Saturday, February 11, 2012

"Another Nudge"


ANOTHER NUDGE



July 2008

I attended another wedding today, and I got an odd sensation from it. Not because there was a Best Woman instead of a Best Man. Not because there was a Bridesman instead of a fourth Bridesmaid next to the Maid of Honor. Not because it was a drawn-out Catholic affair, with the customary formality leavened by bits of stand-up humor from the priest. Not because the Father of the Bride is an old buddy of mine, jammed into a stiff black suit and anxious to have it—the wedding of his fourth of six children--all over with. Not because my dermatologist provided the music by playing the guitar and singing beautifully. Not because of the Chinese food served at the reception. Not because I renewed an acquaintance with a woman with whom I’d been a reporter, a woman who now lives and works as a writer in Galway, Ireland, and has had coffee with perhaps Ireland’s greatest living poet, Seamus Heaney.

No, I felt strange because, as I looked around I saw several former students—a sight that is distinctly NOT a rarity for me—and I noted that some of them were among my earliest students, from 1986 when I was student-teaching, 1987 when I was subbing to keep bread on my table, and 1988-90 when I spent my first two years under contract at Soldotna High School … and I noted that some of them were starting to look old. Simple mathematical calculations told me that the ages of these exes of mine ranged from 36 to 40. Shit! I thought. These people are nearing middle age. And suddenly, not surprisingly, I felt very old.

The bride is 37. Her older sisters are in their early 40s. Her youngest sibling, Patrick, the baby of the family, graduated from high school eight years ago and is already 26. All around me were former students with graying temples or balding pates or varying shades of dye disguising strands of white. All around me was middle-age spread, chunky butt, flesh on the precipice of sag.

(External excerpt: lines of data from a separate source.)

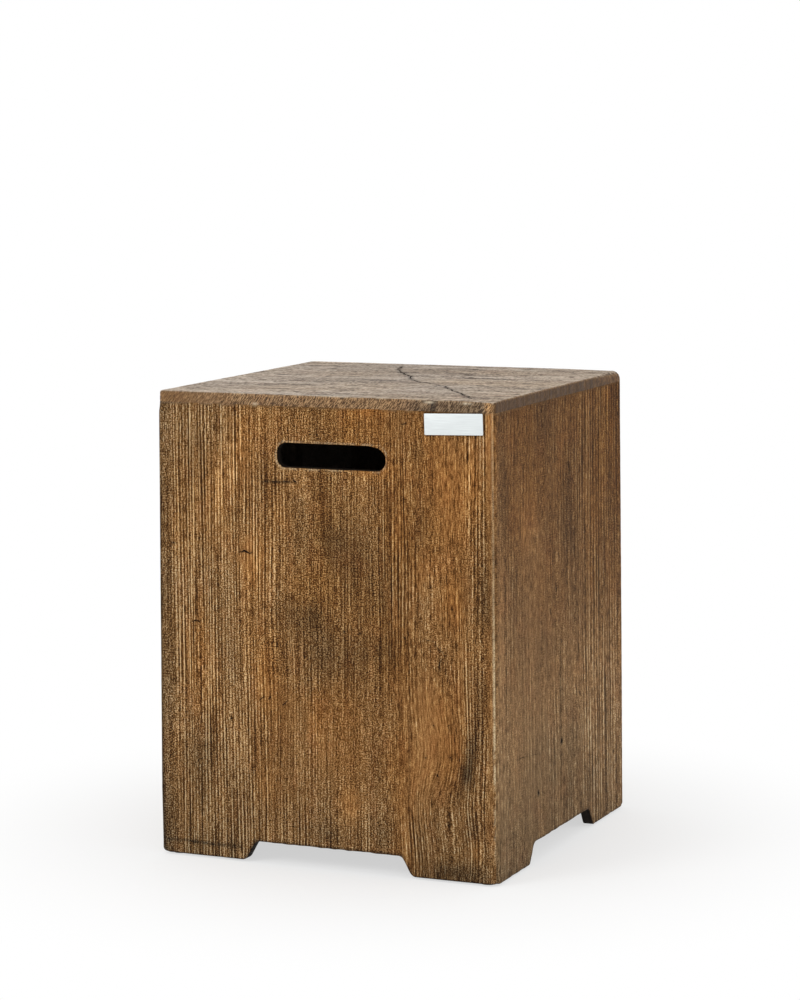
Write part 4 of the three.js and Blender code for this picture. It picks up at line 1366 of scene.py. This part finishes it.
def stretched(tree, place, width, length, start, end, low, high, detail=1.0, roughness=0.5):
    """Noise in cells of a width and a length in millimetres, spread from low to high between the
    values where it starts and ends."""
    cells = add(tree, VECTOR, {0: place, 1: (1 / width, 1 / length, 1)}, operation="MULTIPLY")
    noise = add(tree, NOISE, {"Vector": cells, "Scale": 1.0, "Detail": detail, "Roughness": roughness})
    return add(tree, RANGE, {"Value": noise, "From Min": start, "From Max": end, "To Min": low,
                             "To Max": high})


def grain_tone(tree, value, on_grain, layers):
    """Combed ridges, narrower than the grooves between them, and on them brushed lines, fibres, dark
    strands and grit, each as strong as the point says. Gives the tone, the height and the grit."""
    wave = add(tree, MATH, {0: value["lay"], 1: 2 * math.pi / RIDGE_PITCH}, operation="MULTIPLY")
    wave = add(tree, MATH, {0: wave}, operation="SINE")
    ridge = add(tree, RANGE, {"Value": wave, "From Min": RIDGE_START, "To Min": -0.34, "To Max": 0.66})
    tone = height = add(tree, MATH, {0: ridge, 1: value["comb"], 2: value["grain"]},
                        operation="MULTIPLY_ADD")
    for key, *pattern, rise in layers:
        texture = stretched(tree, on_grain, *pattern, roughness=0.6)
        tone = add(tree, MATH, {0: texture, 1: value[key], 2: tone}, operation="MULTIPLY_ADD")
        height = add(tree, MATH, {0: texture, 1: rise, 2: height}, operation="MULTIPLY_ADD")
    return tone, height, texture


def edge_tone(tree, value, axes):
    """The plate's edge: end-grain hatching, slanted, 2 to 3 mm from line to line."""
    round_edge = add(tree, MATH, {0: axes["X"], 1: axes["Y"]}, operation="ADD")
    slanted = add(tree, MATH, {0: axes["Z"], 1: EDGE_SLANT, 2: round_edge}, operation="MULTIPLY_ADD")
    on_edge = add(tree, "ShaderNodeCombineXYZ", {0: slanted, 1: axes["Z"]})
    tone = 0.5
    for *pattern, weight in EDGE_LAYERS:
        hatch = stretched(tree, on_edge, *pattern, -weight, weight)
        tone = add(tree, MATH, {0: hatch, 1: value["grit"], 2: tone}, operation="MULTIPLY_ADD")
    return tone


def stained(tree, value, on_grain, body):
    """The stain drifts between tan, reddish and grey, and lies thicker in some places."""
    drift = stretched(tree, on_grain, 14, 40, 0.5, 0.75, 0.0, 0.4, detail=3.0)
    warm = add(tree, RANGE, {"Value": value["warm"]})
    cool = add(tree, RANGE, {"Value": value["warm"], "From Max": -1.0})
    for share, tint in ((drift, "#ffe6dc"), (warm, "#ffe0a4"), (cool, "#c8dcf4")):
        body = add(tree, MIX, {0: share, 6: body, 7: linear(tint)}, 2, data_type="RGBA",
                   blend_type="MULTIPLY")
    shade = add(tree, RANGE, {"Value": value["shade"], "From Min": -1.2, "From Max": 1.0,
                              "To Min": 0.22, "To Max": 1.65})
    return add(tree, VECTOR, {0: body, "Scale": shade}, operation="SCALE")


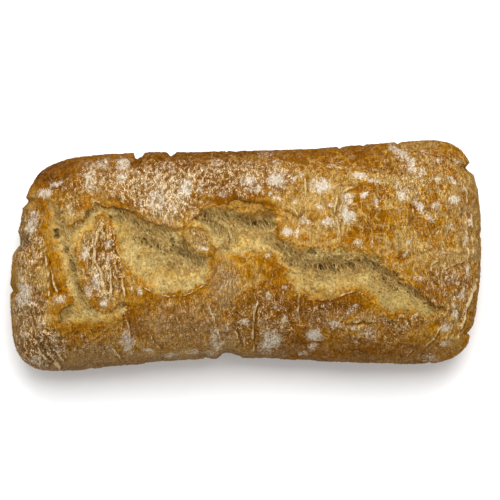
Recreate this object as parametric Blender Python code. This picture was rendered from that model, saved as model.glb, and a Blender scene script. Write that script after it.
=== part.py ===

And, despite the fact that many of those thirty-somethings around me were, in fact, aging quite gracefully, the fact is that they reminded me once again just how long I’d been teaching, how many years I’d been playing the game of life.

Every so often, small references to my own mortality get thrown in my face. Today was one of them. It wasn’t a bad thing, really, like discovering I had an inoperable brain tumor or having someone to carefully explain to me that I was in the early stages of dementia. This was more like the “nudge” I used to feel when I’d find out that one of my students was the offspring of a former student, or that one of my old classmates was a grandparent—although that last one’s really common anymore.

The soil of my life is constantly being turned.